Swimming around in this deep, cloudy sea, players had to search blindly for open hands to hold. This feeling of being teleported into an antagonistic, unknowable world forced players to use each other as buoys.

After 30 minutes of yelling “LFG SHAMAN LVL 40” before landing in a party, Hazzikostas says, players were “much more likely to be tolerant of each other’s faults. You probably weren’t going to kick your healer who made a mistake from the group, because then you’d be back to spamming chat for 30 more minutes.” If the healer kept everyone alive and was even a little nice, you’d be more likely to add them to your friends list for faster leveling next time. Strong networks of friends emerged from this, players who’d shift from discussing spell rotations to significant others, in text chat, third-party voice chat, or over the phone.

“There’s an inverse relationship between friction and the strength of bonds that are formed as a result of that friction or to overcome that friction,” says Hazzikostas.

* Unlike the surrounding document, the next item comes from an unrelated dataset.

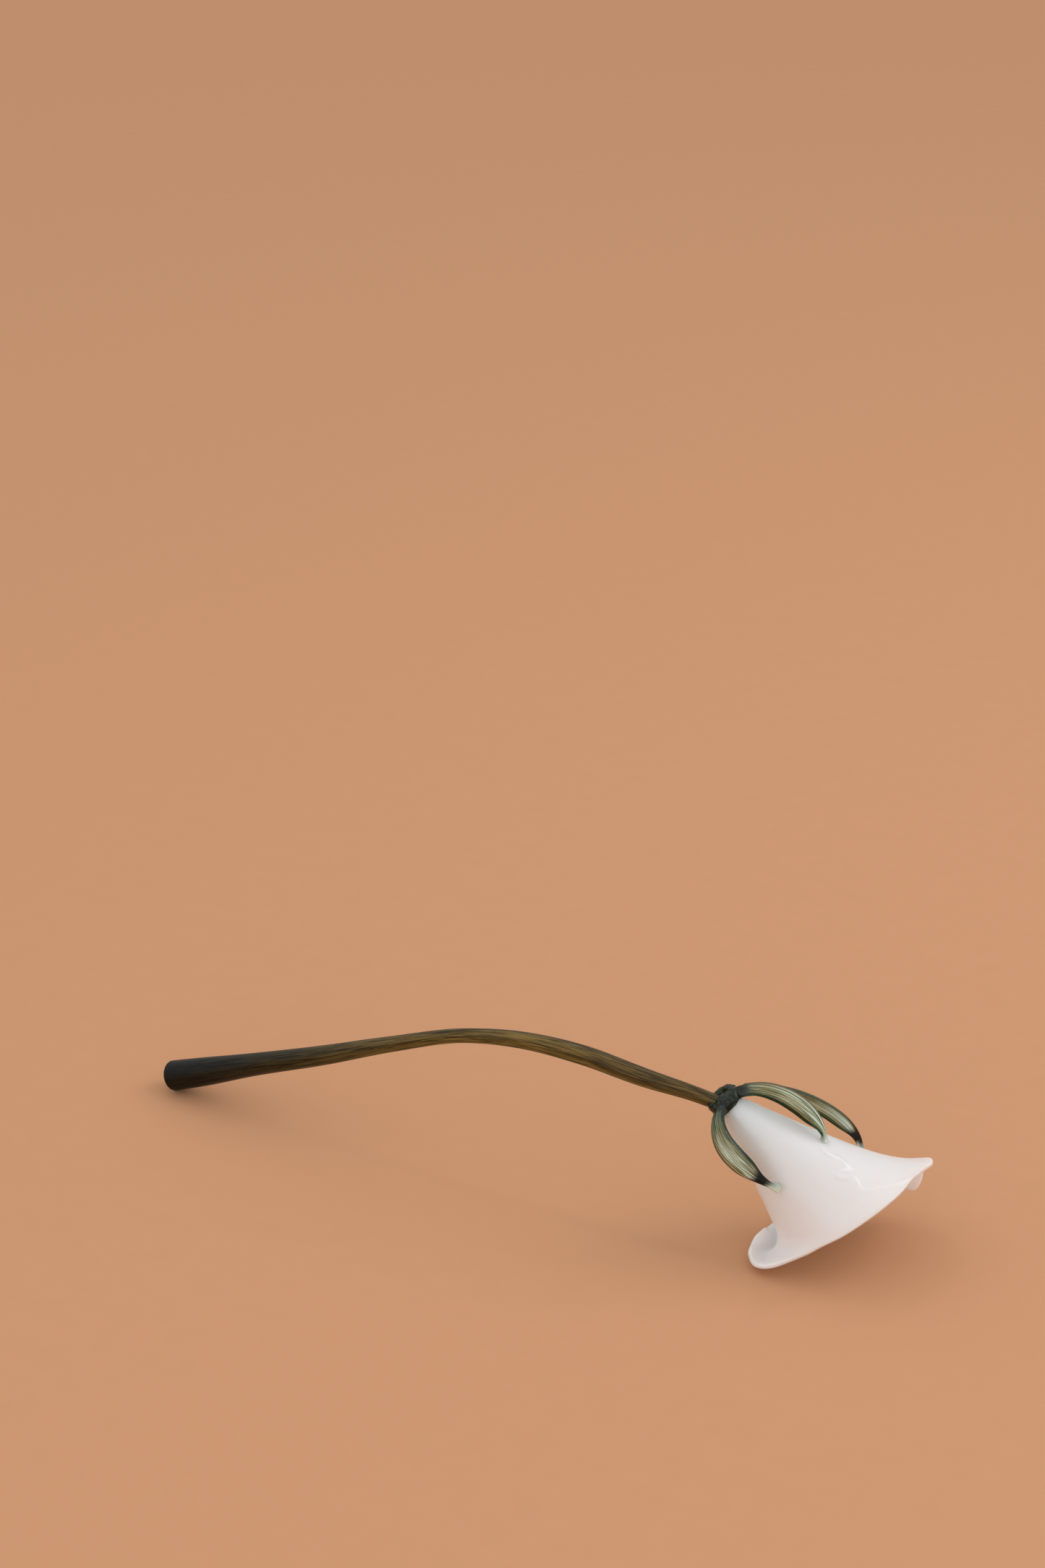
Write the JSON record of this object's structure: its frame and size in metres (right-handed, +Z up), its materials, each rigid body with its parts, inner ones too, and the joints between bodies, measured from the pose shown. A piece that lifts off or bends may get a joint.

Over the course of its life, World of Warcraft, like other still-relevant MMORPGs, has streamlined. Developers smoothed out the bumps slowing down players’ pathways to the high-octane stuff—live-or-die raids and fanciful new landscapes—with automatic party-finders, quest markers, simplified gameplay systems and the like. Leveling is fast, and is slated to become 60 or 70 percent faster with World of Warcraft’s upcoming Shadowlands expansion. Players led much of this change, with aggressively aggregated information on forums, wikis, and walkthroughs, and the culture of optimized grinding that’s now become the norm.